一类Hermitian型矩阵不等式方程的研究及其应用

This project mainly study solving the matrix inequality equations related to Löwner partial order, and consider its applications in common Re-nnd solutions, common Re-pd solutions, Re-nnd generalized inverses and constrained matrix equations. Firstly, we study the existence and expressions of the solution to matrix inequality AXB+(AXB)^* ≥C, where C is Hermitian, for applications, we also investigate the common Re-nnd solutions, common Re-pd solutions to AX=C and XB=D, Re-nnd generalized inverses. Thirdly, we consider the solutions to matrix equality equations with some inequality constraints such as EXE^* ≥(≤)D, EXF+(EXF)^* ≥(≤)D. Finally, for inequality equations such as AXA^* ≥(≤)B and CXC^* ≥(≤)D, we will discuss the existence of common Hermitian solutions and common nonnegative-definite solution, including the expressions of these solutions. Also consider its applications in statistics, control system, optimization theory.

本项目主要研究Löwner偏序下的矩阵不等式方程的求解，及其在方程组的公共Re-nnd解、Re-pd解、方阵的Re-nnd广义逆、约束方程等方面的应用。首先研究不等式方程AXB+(AXB)^* ≥C解的存在性以及解的一般表达式，这里C为Hermitian矩阵，同时将此不等式的解应用到求解方程组AX=C和XB=D的公共Re-nnd解和Re-pd解的一般表达式，以及构建方阵的Re-nnd广义逆。其次，研究矩阵等式方程在形如EXE^* ≥(≤)D、EXF+(EXF)^* ≥(≤)D不等式约束条件下的约束解。最后，针对矩阵不等式方程组解的存在性以及解的结构展开研究，例如探索形如AXA^* ≥(≤)B和CXC^* ≥(≤)D等方程组存在公共Hermitian解和公共半正定解的充分必要条件，以及这两种公共解的一般表达式。同时探讨其在统计、控制系统、优化理论等领域的应用。

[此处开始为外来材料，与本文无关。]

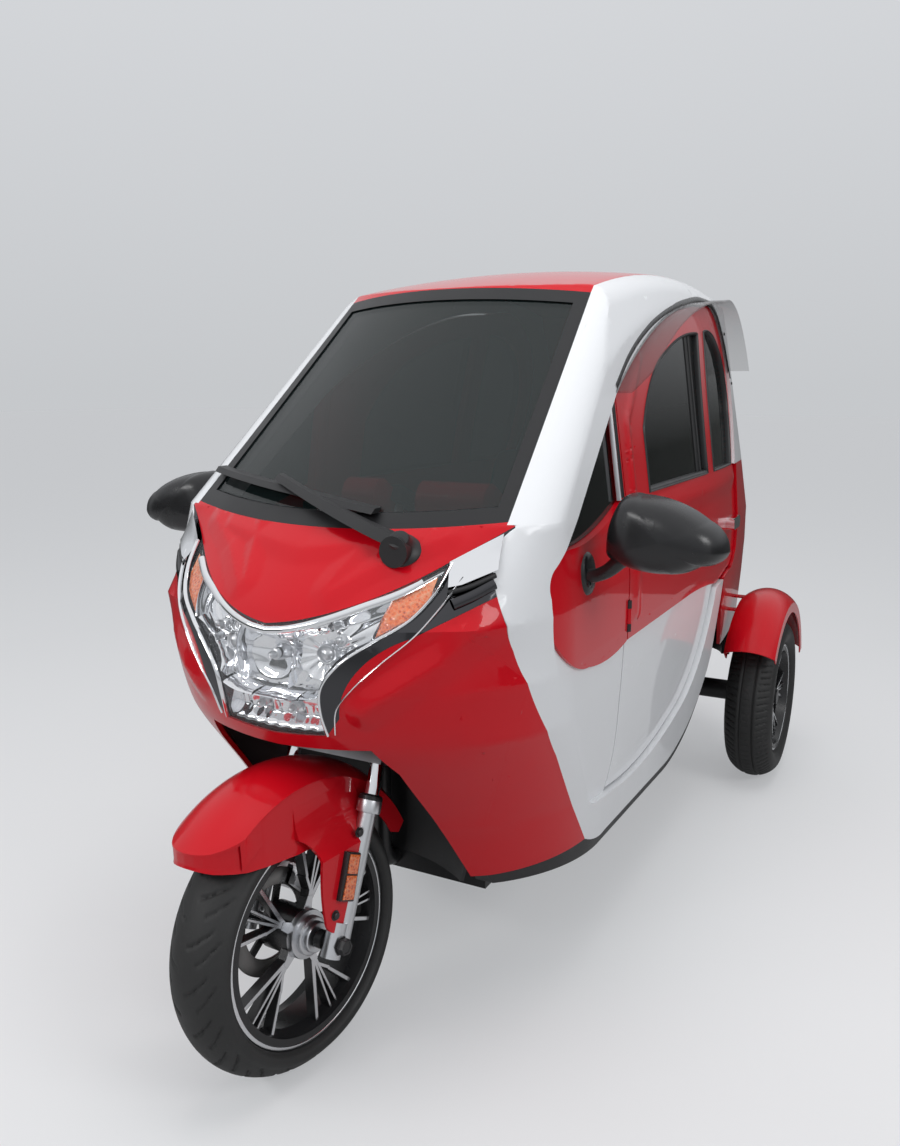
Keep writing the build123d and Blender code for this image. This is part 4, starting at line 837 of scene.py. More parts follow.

本项目主要研究了Löwner偏序下的矩阵不等式的求解，及其在方程的Re-nnd解、方阵的Re-nnd广义逆、约束方程等方面的应用。首先研究不等式AXB+(AXB)^* ≥C解的存在性以及解的一般表达式，这里C为Hermitian矩阵，(A B^*)为行满秩矩阵，同时将此不等式的结论应用到求解方程AXB=C的Re-nnd解的一般表达式，以及构建方阵的Re-nnd {1,2,3}-逆和 {1,2,4}-逆。其次，研究了方程AXA^* =B或AX=B在不等式约束CXC^* ≥(≤)D下的约束解。最后，也研究了矩阵方程AX=B的自反解与反自反解，方程组AX=B和XC=D的公共自反解与反自反解，以及相应的矩阵最佳逼近问题。